A block of data

* START *

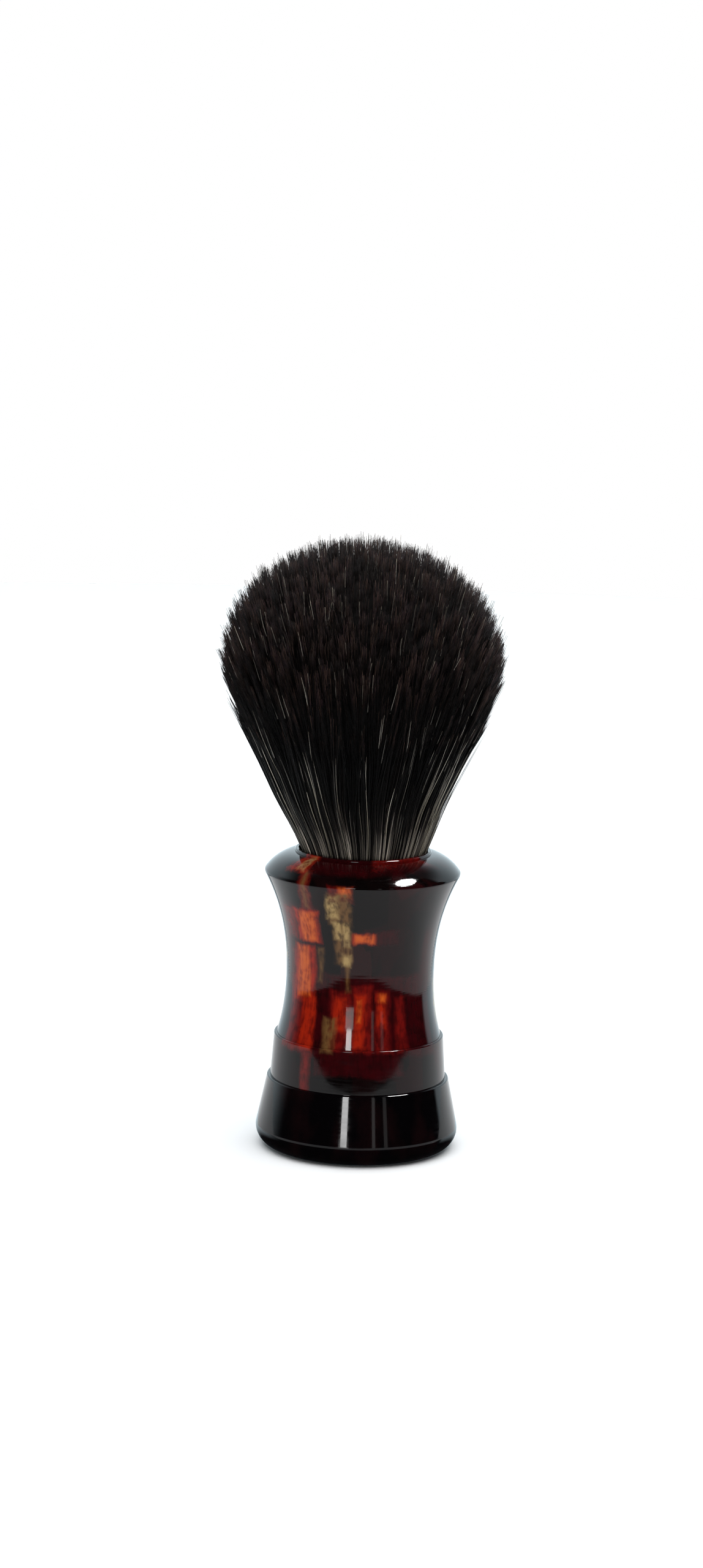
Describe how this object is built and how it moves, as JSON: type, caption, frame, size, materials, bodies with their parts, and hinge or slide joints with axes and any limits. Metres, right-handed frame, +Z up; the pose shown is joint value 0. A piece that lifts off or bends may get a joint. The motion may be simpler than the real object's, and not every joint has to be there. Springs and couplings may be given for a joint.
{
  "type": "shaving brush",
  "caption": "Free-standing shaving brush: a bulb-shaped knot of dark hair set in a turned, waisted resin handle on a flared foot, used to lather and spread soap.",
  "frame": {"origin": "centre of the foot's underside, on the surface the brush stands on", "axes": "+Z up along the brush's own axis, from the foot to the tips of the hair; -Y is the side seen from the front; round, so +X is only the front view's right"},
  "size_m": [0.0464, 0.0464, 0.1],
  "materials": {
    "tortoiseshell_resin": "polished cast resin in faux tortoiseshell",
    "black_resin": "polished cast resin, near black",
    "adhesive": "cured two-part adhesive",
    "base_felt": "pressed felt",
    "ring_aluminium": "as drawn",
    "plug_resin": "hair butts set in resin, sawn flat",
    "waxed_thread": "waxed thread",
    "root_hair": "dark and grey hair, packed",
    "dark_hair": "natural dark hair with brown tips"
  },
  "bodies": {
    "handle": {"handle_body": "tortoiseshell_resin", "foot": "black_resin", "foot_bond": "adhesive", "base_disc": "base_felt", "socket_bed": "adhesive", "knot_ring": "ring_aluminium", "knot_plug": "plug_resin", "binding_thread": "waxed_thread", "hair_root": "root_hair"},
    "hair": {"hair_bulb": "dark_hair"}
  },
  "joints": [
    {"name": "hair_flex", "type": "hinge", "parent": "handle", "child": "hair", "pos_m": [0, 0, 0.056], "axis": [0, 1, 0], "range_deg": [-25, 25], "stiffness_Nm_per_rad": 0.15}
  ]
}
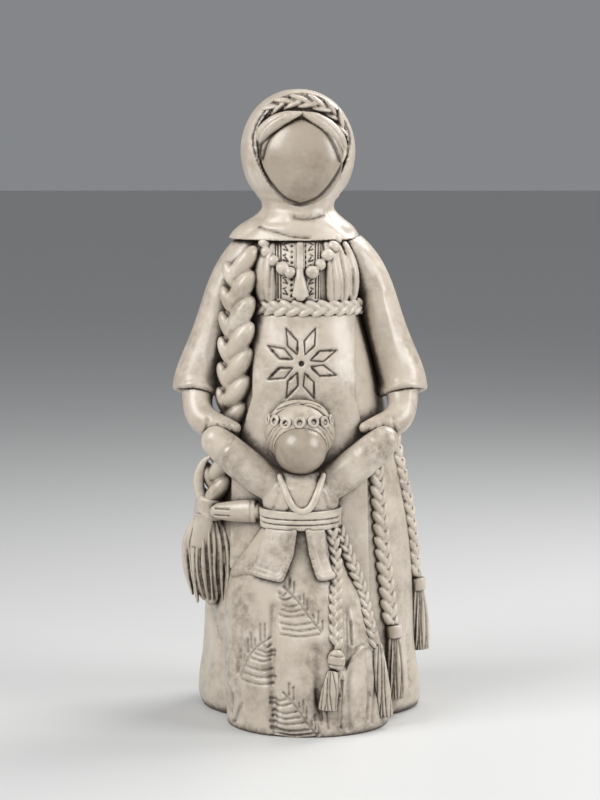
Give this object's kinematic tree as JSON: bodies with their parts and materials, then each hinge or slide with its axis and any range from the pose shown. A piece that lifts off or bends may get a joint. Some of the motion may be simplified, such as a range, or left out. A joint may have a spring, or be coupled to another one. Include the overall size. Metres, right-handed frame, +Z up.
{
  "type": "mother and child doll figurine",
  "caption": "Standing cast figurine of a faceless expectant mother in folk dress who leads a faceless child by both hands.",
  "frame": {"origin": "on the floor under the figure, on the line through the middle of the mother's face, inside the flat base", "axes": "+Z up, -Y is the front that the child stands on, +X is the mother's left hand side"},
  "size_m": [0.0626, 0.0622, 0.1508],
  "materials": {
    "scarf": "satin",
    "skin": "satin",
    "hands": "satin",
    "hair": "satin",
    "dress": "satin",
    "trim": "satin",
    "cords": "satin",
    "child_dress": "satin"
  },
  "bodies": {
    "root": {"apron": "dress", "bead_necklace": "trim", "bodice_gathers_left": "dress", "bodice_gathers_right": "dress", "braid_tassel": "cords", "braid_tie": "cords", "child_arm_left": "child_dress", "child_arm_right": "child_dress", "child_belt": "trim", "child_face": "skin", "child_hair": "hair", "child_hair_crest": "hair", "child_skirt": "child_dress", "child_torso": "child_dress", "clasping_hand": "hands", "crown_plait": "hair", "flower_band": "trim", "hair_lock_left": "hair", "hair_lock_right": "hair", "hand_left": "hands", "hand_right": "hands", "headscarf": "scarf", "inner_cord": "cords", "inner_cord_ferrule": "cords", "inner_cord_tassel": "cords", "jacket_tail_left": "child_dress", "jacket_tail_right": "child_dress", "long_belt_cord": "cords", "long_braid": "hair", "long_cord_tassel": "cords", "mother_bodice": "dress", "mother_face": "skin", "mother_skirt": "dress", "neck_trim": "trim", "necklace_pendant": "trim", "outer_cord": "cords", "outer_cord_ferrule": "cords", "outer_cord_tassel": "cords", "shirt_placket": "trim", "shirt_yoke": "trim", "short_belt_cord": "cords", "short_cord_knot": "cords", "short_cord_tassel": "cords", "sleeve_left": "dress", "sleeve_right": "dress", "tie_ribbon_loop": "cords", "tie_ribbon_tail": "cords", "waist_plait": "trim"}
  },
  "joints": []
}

* END *
* START *

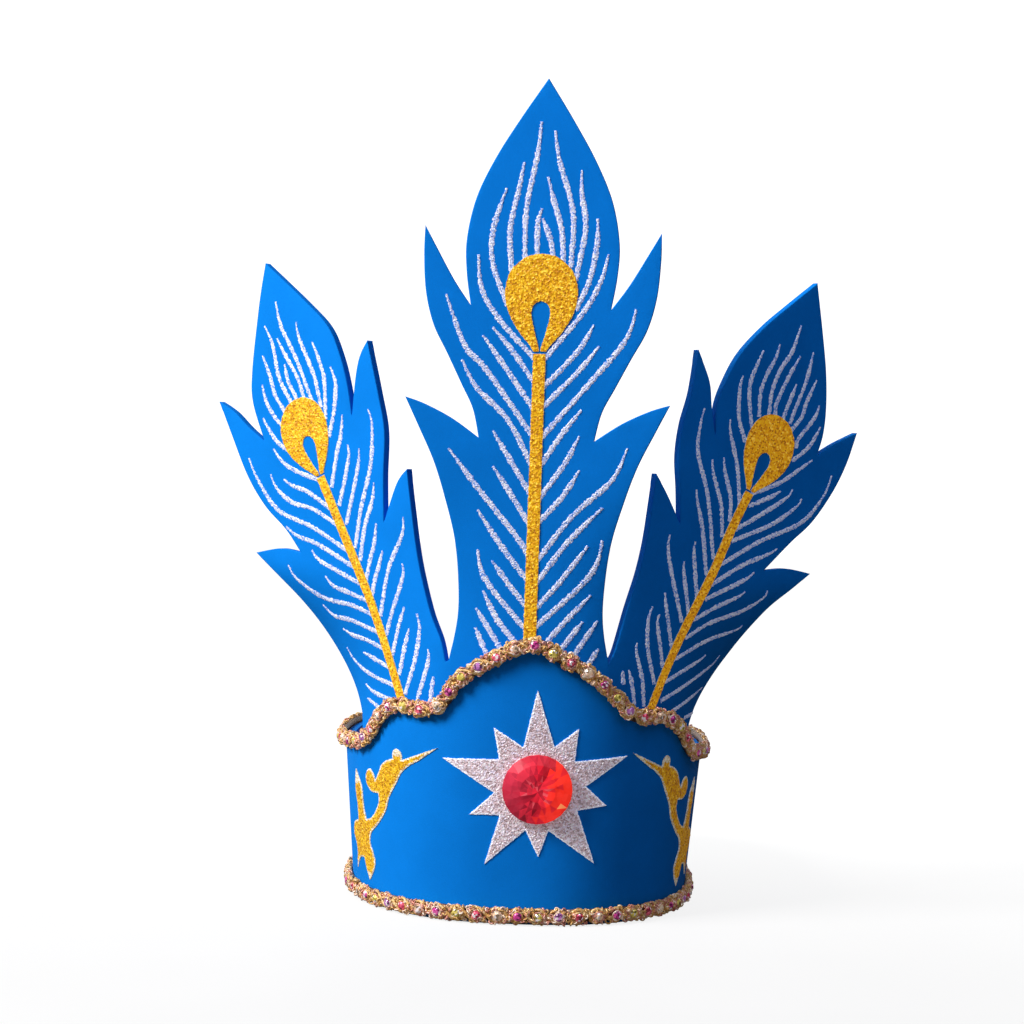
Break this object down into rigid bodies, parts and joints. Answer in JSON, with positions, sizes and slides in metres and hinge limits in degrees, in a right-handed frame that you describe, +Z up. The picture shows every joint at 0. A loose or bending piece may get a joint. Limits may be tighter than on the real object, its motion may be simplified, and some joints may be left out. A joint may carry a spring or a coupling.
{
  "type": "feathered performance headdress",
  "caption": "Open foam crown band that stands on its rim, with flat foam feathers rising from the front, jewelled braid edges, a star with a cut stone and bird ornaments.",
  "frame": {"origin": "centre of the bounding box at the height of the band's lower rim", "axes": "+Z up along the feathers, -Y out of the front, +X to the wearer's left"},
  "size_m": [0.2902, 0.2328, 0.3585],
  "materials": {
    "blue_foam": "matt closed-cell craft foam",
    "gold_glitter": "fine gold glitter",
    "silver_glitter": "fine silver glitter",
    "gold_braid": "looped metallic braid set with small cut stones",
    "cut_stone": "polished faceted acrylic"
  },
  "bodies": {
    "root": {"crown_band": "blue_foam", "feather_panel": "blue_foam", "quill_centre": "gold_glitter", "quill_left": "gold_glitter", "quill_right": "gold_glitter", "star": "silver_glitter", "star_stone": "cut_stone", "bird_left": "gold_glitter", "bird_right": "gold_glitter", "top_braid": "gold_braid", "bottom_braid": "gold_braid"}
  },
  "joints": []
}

* END *

PROBLEM REQUIREMENTS :: Report all lines of the data that include the word "this".

EXERCISE RESPONSE ::
Describe how this object is built and how it moves, as JSON: type, caption, frame, size, materials, bodies with their parts, and hinge or slide joints with axes and any limits. Metres, right-handed frame, +Z up; the pose shown is joint value 0. A piece that lifts off or bends may get a joint. The motion may be simpler than the real object's, and not every joint has to be there. Springs and couplings may be given for a joint.
Give this object's kinematic tree as JSON: bodies with their parts and materials, then each hinge or slide with its axis and any range from the pose shown. A piece that lifts off or bends may get a joint. Some of the motion may be simplified, such as a range, or left out. A joint may have a spring, or be coupled to another one. Include the overall size. Metres, right-handed frame, +Z up.
Break this object down into rigid bodies, parts and joints. Answer in JSON, with positions, sizes and slides in metres and hinge limits in degrees, in a right-handed frame that you describe, +Z up. The picture shows every joint at 0. A loose or bending piece may get a joint. Limits may be tighter than on the real object, its motion may be simplified, and some joints may be left out. A joint may carry a spring or a coupling.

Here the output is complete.